Tuesday, May 1, 2012

Addison's play inspired American Revolution

Joseph Addison
It is the birthday of English essayist and playwright Joseph Addison (1672), whose play, Cato (1712), is believed to be a literary inspiration for the American Revolution. The play, which concerns the Roman statesman's final days, was popular in Britain, Ireland, and the American colonies. George Washington is said to have performed it for the Continental Army at Valley Forge. Scholars note that Patrick Henry's famous proclamation, "Give me liberty or give me death" is certainly a reference to a line in the play as is Nathan Hale's vow "I regret that I have but one life to lose for my country." Indeed, George Washington wrote in a letter praising Benedict Arnold (an act he no doubt later regretted) that "It is not in the power of any man to command success; but you have done more—you have deserved it," which scholars believe is a reference to "Tis not in mortals to command success; but we'll do more, Sempronius, we'll deserve it." The play is set at Utica as Cato the Younger awaits the arrival of Julius Caesar after Caesar's victory at Thapsus.

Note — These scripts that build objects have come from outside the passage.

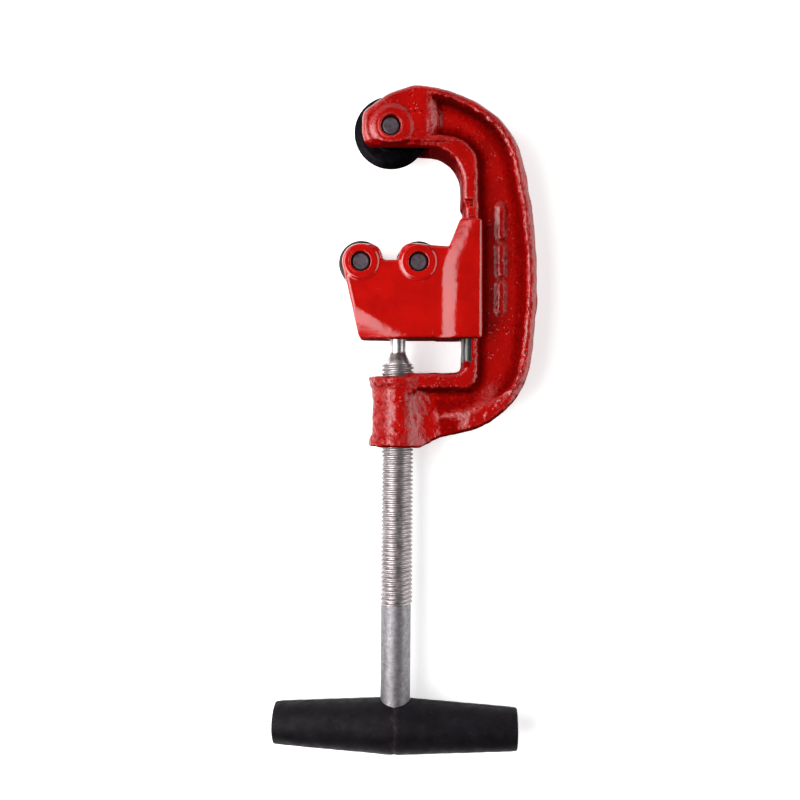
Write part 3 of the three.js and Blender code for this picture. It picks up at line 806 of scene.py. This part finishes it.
def make_frame():
    grid = Grid(FRAME_LOW, FRAME_HIGH)
    outline = grid.outline(FRAME_OUTLINE)
    up = np.abs(grid.z)
    # The rim's top falls away outwards along the right side.
    fall = 0.36 * np.maximum(outline + RIM_WIDTH, 0) * ramp(grid.x, 56, 72)
    rim_face = RIM_HALF - RIM_FACE_DROP
    field = grid.plate(outline + 0.03 * up, rim_face, RIM_EDGE)
    field = soft_max(field, 0.94 * (up - rim_face + fall), 1.5)
    hollow, dirt_and_shade = recess_field(grid, outline)
    field = soft_max(field, -hollow, 2.4)
    beside_rail = np.maximum(grid.x - 50, grid.y - 148)
    # The rail stands lower than the rim, and lower still where it is machined for the block.
    lowered = np.maximum(beside_rail, 8 - grid.y)
    field = soft_max(field, -np.maximum(lowered, RAIL_HALF + RAIL_CAST_RISE - up), 2.0)
    past_rail = grid.x - RAIL_OUTER_X
    machined = np.maximum(
        np.maximum(past_rail, MACHINED_LOW_Y - grid.y), grid.y - MACHINED_HIGH_Y)
    field = soft_max(field, -np.maximum(machined, RAIL_HALF - up), 0.3)
    notch = np.maximum(np.abs(grid.y - NOTCH_Y) - NOTCH_HALF, past_rail)
    field = soft_max(field, -np.maximum(notch, RAIL_HALF - NOTCH_DEPTH - up), 0.4)
    boss = boss_field(grid)
    field = soft_min(field, np.where(grid.x > 8, np.maximum(boss, outline), boss), 2.5)
    field = soft_min(field, raised_bars(grid), 2.8)
    collar = grid.disc(WHEEL_X + COLLAR_OFFSET, WHEEL_Y) - COLLAR_RADIUS
    collar = grid.plate(collar, RIM_HALF - 0.2, 2.0)
    field = soft_min(field, np.maximum(collar, outline + 2.5), 2.6)
    field = field + frame_lumps(grid, outline, hollow)
    along_rail = np.maximum(
        np.maximum(past_rail, MACHINED_LOW_Y - 0.5 - grid.y), grid.y - MACHINED_HIGH_Y + 1)
    field = np.maximum(field, np.where(along_rail < 0, RAIL_INNER_X - grid.x, -FAR))
    field = soft_max(field, nut_bore(grid), 0.4)
    field = soft_max(field, -wheel_slot(grid), 1.0)
    field = soft_max(field, -pin_hole(grid, WHEEL_X, WHEEL_Y, RIM_HALF), 0.3)
    # Nothing stands past the right side of the CAD model's box.
    field = np.maximum(field, grid.x - FRAME_HIGH[0] + 0.05)
    casting = mark_surface(skin("frame_casting", grid, field))
    # Painted shade on the barrel's left side, which is darker and duller there.
    dirt_and_shade = np.maximum(dirt_and_shade, 0.5 * ramp(-grid.x, 2.5, 7) * (grid.y < 17))
    # Dirt gathers where the machining of the rail ends.
    for x, y, reach in ((38.5, 21.5, 4.5), (36.5, 113, 3)):
        dirt_and_shade = np.maximum(dirt_and_shade, 0.9 * ramp(reach - np.hypot(grid.x - x, grid.y - y), 0, 3))
    # This mark holds painted shade and the real dirt at the rail's ends.
    mark(casting, "dirt_and_shade", grid.sample(dirt_and_shade, casting))
    return casting


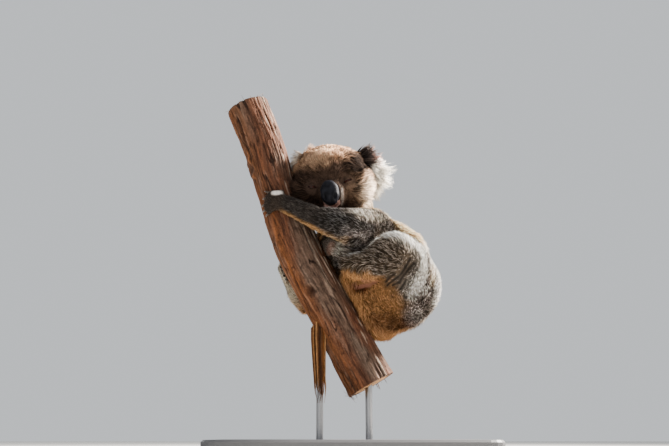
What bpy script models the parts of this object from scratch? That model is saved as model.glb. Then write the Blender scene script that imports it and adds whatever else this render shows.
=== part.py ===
"""A life-size koala asleep on a leaning branch, on a plain display stand.

The koala hugs the branch from its upper side. Its left side faces -Y, it looks
towards -Y over its left arm, and the branch leans towards -X. Metres, +Z up,
with the origin at the centre of the base's underside.
"""
import math

import bmesh
import bpy
from mathutils import Matrix, Vector

# ---- Fits and surface resolution ----
GAP = 0.0004            # left between pieces that touch
VOXEL = 0.0032          # of the remesh that melts the body's forms together
SMOOTH_PASSES = 9
BODY_FACES = 1320
HEAD_SHARE = 0.01       # how far the head is spared when the faces are thinned
HEAD_SPARED = (0.09, 0.14)   # spared up to the first distance, thinned past the second

# ---- Display stand ----
BASE_SIZE = (0.54, 0.42, 0.034)
BASE_CORNER = 0.03
BASE_EDGE = 0.004
ROD_RADIUS = 0.007
ROD_SEAT = 0.03         # depth of a rod in the perch
ROD_SOCKET = 0.02       # depth of a rod in the base
ROD_FEET = {"stand_rod_front": (0.036, 0.0), "stand_rod_rear": (-0.062, 0.0)}

# ---- Perch: points and radii along its axis, from the lower cut ----
PERCH = (
    ((0.041, 0.000, 0.140), 0.0500),
    ((0.003, 0.003, 0.210), 0.0480),
    ((-0.038, 0.003, 0.286), 0.0470),
    ((-0.072, 0.000, 0.348), 0.0475),
    ((-0.106, -0.003, 0.413), 0.0480),
    ((-0.152, -0.003, 0.536), 0.0445),
    ((-0.182, 0.000, 0.636), 0.0440),
    ((-0.222, 0.002, 0.735), 0.0450),
)

# ---- Loose strip of bark that hangs from the perch's lower side ----
STRIP = (
    ((-0.0640, -0.0230, 0.2660), 0.0150),
    ((-0.0645, -0.0275, 0.2300), 0.0145),
    ((-0.0630, -0.0285, 0.1800), 0.0125),
    ((-0.0610, -0.0255, 0.1350), 0.0110),
    ((-0.0590, -0.0240, 0.1040), 0.0070),
)                       # centre and half width
STRIP_THICKNESS = 0.0035

# ---- Trunk of the body: centre and radii of each form, coat included ----
TRUNK = {
    "rump": ((0.086, 0.022, 0.341), (0.098, 0.105, 0.096)),
    "tail_base": ((0.060, 0.022, 0.288), (0.060, 0.070, 0.058)),
    "belly": ((0.045, 0.022, 0.390), (0.090, 0.088, 0.095)),
    "loin": ((0.102, 0.022, 0.396), (0.066, 0.086, 0.075)),
    "back": ((0.068, 0.022, 0.423), (0.073, 0.086, 0.066)),
    "chest": ((0.028, 0.022, 0.450), (0.072, 0.078, 0.066)),
    "breast": ((-0.020, 0.028, 0.440), (0.056, 0.050, 0.060)),
    "shoulders": ((0.018, 0.025, 0.482), (0.056, 0.066, 0.042)),
    "neck": ((-0.008, 0.030, 0.520), (0.060, 0.058, 0.055)),
}
NAPE_RADII = (0.056, 0.058)      # of the piece that joins the neck to the head
NAPE_IN_HEAD = (0.000, 0.020, -0.020)

# ---- Head: its own frame has x to the koala's left, -y forward, z up ----
HEAD_CENTRE = (-0.042, -0.006, 0.574)
HEAD_ROLL = math.radians(9)      # its left side is the higher
HEAD_PITCH = math.radians(15)    # it looks down
HEAD_YAW = math.radians(-2.5)
HEAD = {
    "cranium": ((-0.002, 0.002, 0.006), (0.077, 0.068, 0.065)),
    "brow": ((0.000, -0.028, 0.002), (0.054, 0.042, 0.040)),
    "muzzle": ((0.000, -0.058, -0.039), (0.034, 0.036, 0.032)),
    "jaw": ((0.000, -0.042, -0.058), (0.031, 0.042, 0.019)),
}
CHEEK = ((0.044, -0.014, -0.026), (0.046, 0.048, 0.042))   # the left one
EYE_CENTRE = (0.0365, -0.0525, -0.016)
EYE_RADIUS = 0.0085
NOSE_CENTRE = (-0.002, -0.085, -0.035)
NOSE_RADII = (0.0190, 0.0150, 0.0260)
NOSE_TILT = math.radians(-14)    # its top leans back
EARS = {
    "ear_left": ((0.084, 0.004, 0.010), (0.041, 0.017, 0.052), -8),
    "ear_right": ((-0.063, 0.012, 0.040), (0.018, 0.030, 0.033), 30),
}

# ---- Limbs: joints and radii, from the body outwards, coat included ----
ARMS = {
    "left": {
        "shoulder": ((0.044, -0.040, 0.449), 0.046),
        "elbow": ((0.004, -0.098, 0.441), 0.0390),
        "mid": ((-0.062, -0.092, 0.460), 0.0260),
        "wrist": ((-0.122, -0.070, 0.493), 0.0190),
        "palm": ((-0.150, -0.058, 0.508), 0.0175),
    },
    "right": {
        "shoulder": ((0.044, 0.082, 0.449), 0.046),
        "elbow": ((0.002, 0.132, 0.425), 0.040),
        "mid": ((-0.058, 0.112, 0.432), 0.0275),
        "wrist": ((-0.108, 0.078, 0.446), 0.0205),
        "palm": ((-0.128, 0.062, 0.455), 0.0180),
    },
}
LEGS = {
    "left": {
        "hip": ((0.105, -0.032, 0.335), 0.080),
        "thigh": ((0.097, -0.072, 0.366), 0.066),
        "knee": ((0.084, -0.108, 0.386), 0.045),
        "calf": ((0.041, -0.096, 0.364), 0.0360),
        "ankle": ((0.0025, -0.074, 0.369), 0.0260),
        "heel": ((-0.0085, -0.062, 0.390), 0.0195),
        "ball": ((-0.0290, -0.0515, 0.413), 0.0180),
    },
    "right": {
        "hip": ((0.085, 0.078, 0.338), 0.080),
        "thigh": ((0.052, 0.112, 0.372), 0.062),
        "knee": ((0.010, 0.148, 0.402), 0.045),
        "calf": ((-0.034, 0.120, 0.362), 0.038),
        "ankle": ((-0.072, 0.083, 0.309), 0.032),
        "heel": ((-0.103, 0.062, 0.326), 0.024),
        "ball": ((-0.135, 0.045, 0.388), 0.0195),
    },
}

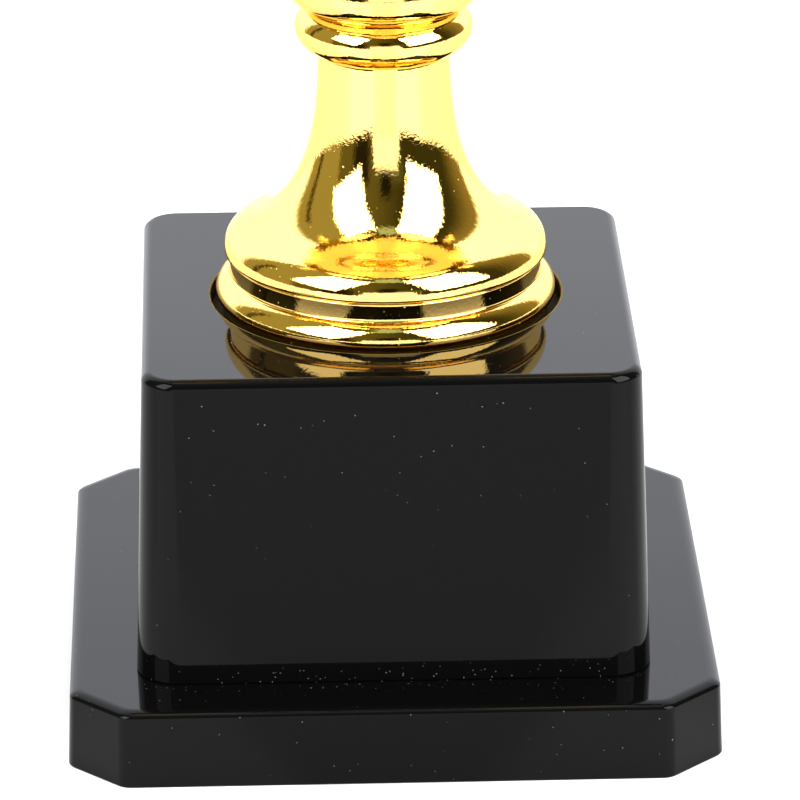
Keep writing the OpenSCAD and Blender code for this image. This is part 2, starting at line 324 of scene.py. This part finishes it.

Cato struggles with his personal beliefs in individual liberty and republicanism in the face of Caesar's tyrannical rule. In the end, Cato kills himself rather than live under Caesar's despotism. Addison also was known as an essayist. He helped his childhood friend Richard Steele start The Spectator, a daily sheet intended to make the discussion of philosophical issues accessible to the educated public in coffeehouses, clubs and at tea. The publication had a press run of about 3,000 copies but Addison estimated that the readership was far greater—about 60,000—because readers devoured them in subscribing coffeehouses. Maybe they also found Addison's work accessible because of his relaxed conversational writing style. Indeed, he earned the censure of renowned writers of the day for consistently ending a sentence with a preposition.